Add the following line immediately after the docstring at the beginning of the program:
from __future__ import print_function
Replace all print statements with the corresponding print() function.

Introduction

This is a technical article on my experience converting my personal code from version 2 to version 3 of the python programming language. In particular I want to document several differences I haven’t read about elsewhere. See the section on “Incompatibilities” for details.

I have put off doing this conversion for well over a year. I envisioned several difficulties:

I have multiple virtual machines, almost all of which have python2 as the primary python version. I want my code to be able to work on either a python2 or python3 system.
I have several python modules written in C
I have two Macintosh systems that run on python2.

See the section on Methods for details of how I addressed these.

Methodology

Environment

Since I frequently use virtual machines, I decided to use a virtual machine as the environment in which to work on this conversion. I chose Ubuntu 21.04 as the guest operating system. I chose Ubuntu because it is my preferred distro for most Linux work and current versions seems to be somewhat “agnostic” as to python version. I used 21.04 simply because it is the current version. Yes, I know it is not an LTS (Long Term Support) version, but then this is not a long-term project (I hope).

To synchronize both python code and C source code, I use a git repository. For this project I have created a side branch in git in an attempt to reduce accidental premature introduction of python3 code into my general environment.

Most of the modules I have written contain unit tests. This has proven extremely useful to me in this project because I can use those tests to easily do a reasonably thorough job of testing the python3 version of those modules. (Most of the modules I wrote in C are “wrapped” by python modules and those latter contain unit tests also.)

References

I used the following websites as a guide:

https://docs.python.org/3/howto/pyporting.html

http://python-future.org/compatible_idioms.html

http://python-future.org/automatic_conversion.html

https://docs.python.org/3.0/whatsnew/3.0.html

This last reference is the (close to) complete list of changes, written by Guido van Rossum, the creator of Python, and, at the time the referenced article was written, the so-called “benevolent dictator for life” for Python.

Handling the Expected Difficulties

More Than One Environment

I looked at several options of how to cope with the multiplicity of real and virtual machines I use.

My original idea was to support both python2 and python3 on every machine.

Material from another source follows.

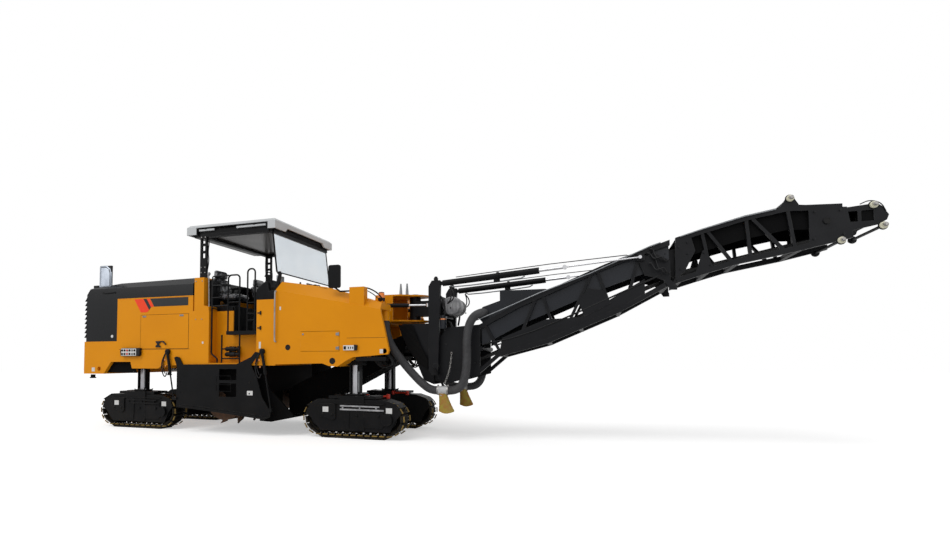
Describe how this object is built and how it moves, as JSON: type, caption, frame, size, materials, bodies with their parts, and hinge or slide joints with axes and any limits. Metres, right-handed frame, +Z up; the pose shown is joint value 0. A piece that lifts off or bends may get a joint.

The difficulty here is primarily with python modules written in C. I will discuss that in the following section, but for now, suffice it to say it would make a more complicated operating environment.

The opposite approach would be to do a “big bang” where I would convert my code to only support python3: initially in the one virtual machine where I’m working on the conversion but then roll out those changes everywhere. This would mean that once I started rolling out the change, I would break every real or virtual environment until I converted that environment to python3.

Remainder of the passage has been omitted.